The 'Sistine Madonna' in its new frame (Photography by David Brandt)
In fact, the angels have become so dissociated with the painting itself, in the public mind, that the Dresden Gallery purposely sought to reunite both in promoting the exhibit. It concentrated on images of the Madonna herself, and chose the slogan: “The fairest woman in the world turns 500.” Bernhard Maaz compares the disconnect to that of the two famous hands reaching out to one another in the Sistine Chapel’s ceiling fresco, The Creation of Adam. “Everybody knows these two hands,” he says. “But not everyone knows to whom they belong.”
Besides the exhibit’s amusing section dedicated to the cherubs, a room on the 20th century shows how the Sistine Madonna inspired Dadaist collages and even Hindu lithographs from India. In the winter of 1943, the painting – along with Rembrandts and Van Dycks – was hidden in a railroad tunnel outside of Dresden to protect it from bomb attacks. At war’s end, the Soviet “Trophy Commission” moved more than 1,200 works from Dresden’s Gallery to Kiev and Moscow, and the Sistine Madonna vanished from the public eye for 10 years. The Soviet Union finally returned the painting after the Warsaw Pact of 1955, and through films and paintings later propagandized its “rescue” from Nazi Germany.

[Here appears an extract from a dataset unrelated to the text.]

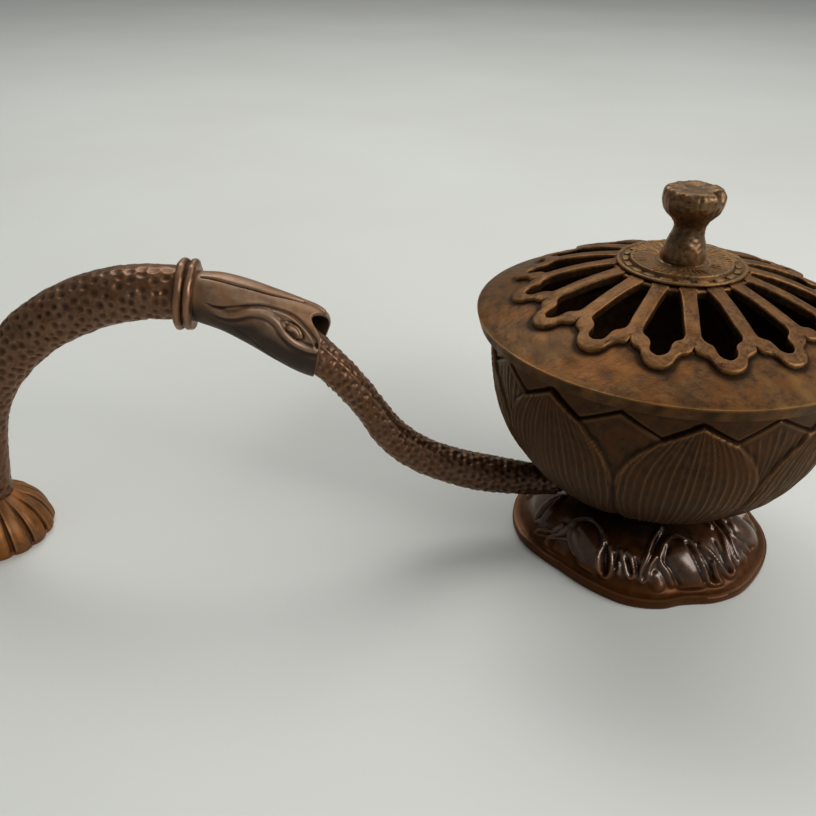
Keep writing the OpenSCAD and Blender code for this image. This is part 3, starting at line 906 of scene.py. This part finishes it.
# Half of one opening, from the middle outwards, in the petal's own axes
OPENING = [(19.7, 0), (19.72, 0.75), (19.9, 1.35), (20.6, 1.72), (24.5, 2.72), (30, 3.8), (35, 4.8),
           (37.4, 5.3), (38.9, 5.15), (39.8, 4.35), (40.4, 3.5), (41.2, 2.95), (42.2, 2.72),
           (43.2, 2.65), (44.2, 2.42), (45.05, 1.85), (45.6, 1.0), (45.83, 0.45), (45.9, 0)]
# The rib's other edge, matched to it: round the crown, along the line between two petals, then free
CROWN_R = 17.9
CROWN_ANGLES = [0, 3, 5, PITCH / 2]     # the third is where a rib's side meets the shelf
SHELF_DROP = 0.5                        # the shelf between the ribs, next to the disc
EDGE_ON_LINE = [CROWN_R, 23.6, 29.6, 35.2, 38.4, 40.4, 41.9]
EDGE_FREE = [(42.5, 7.95), (43.5, 7.0), (44.3, 5.6), (45.4, 4.75), (46.9, 4.3), (48.3, 3.5),
             (49.3, 2.2), (49.7, 1.0), (49.8, 0)]
RIB_TOP = [(STUD_HOLE, 98.5), (19, 98.5), (22, 97.9), (27, 96.7), (32, 95.2), (37, 93.4), (41.5, 91.5),
           (46, 89.8), (49.8, 88.3)]
RIB_UNDER = [(STUD_HOLE, 95.2), (8, 95.2), (16, 95.5), (19.7, 95.6), (22, 95.3), (27, 94.2), (32, 92.7),
             (37, 90.9), (41.5, 88.8), (45, 86.9), (RING_R, 84.4)]
PER_SPAN = 5                            # points in every span of an edge


def at_height(flat, profile):
    """Points [x, y] lifted to the heights of a profile turned round the axis."""
    return np.dstack([flat, value_at(from_axis(flat), profile)])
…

The Sistine Madonna has been given a new, baroque style frame for the exhibit. The “birthday present,” handcrafted and gilded, shows Raphael’s work in a new light. “I never liked the painting,” confesses Marion Schilling, 58, from Hamburg. “When I was a kid, a print of it hung in a friend’s bedroom and I remember finding it horribly kitsch. I wanted to be reintroduced to it. And I have a better appreciation of it now, now that I see it in its whole context.”
The Dresden exhibit has been visited by 56,000 visitors in its first three weeks alone. They crowd around the Sistine Madonna, some discussing details of the painting with friends. Some step back to get a better look, and step forward again. Others imitate the angels’ poses. Perhaps a few even relate to the words of German author Thomas Mann: “My greatest experience, as far as paintings go, continues to be the Sistine Madonna in Dresden.”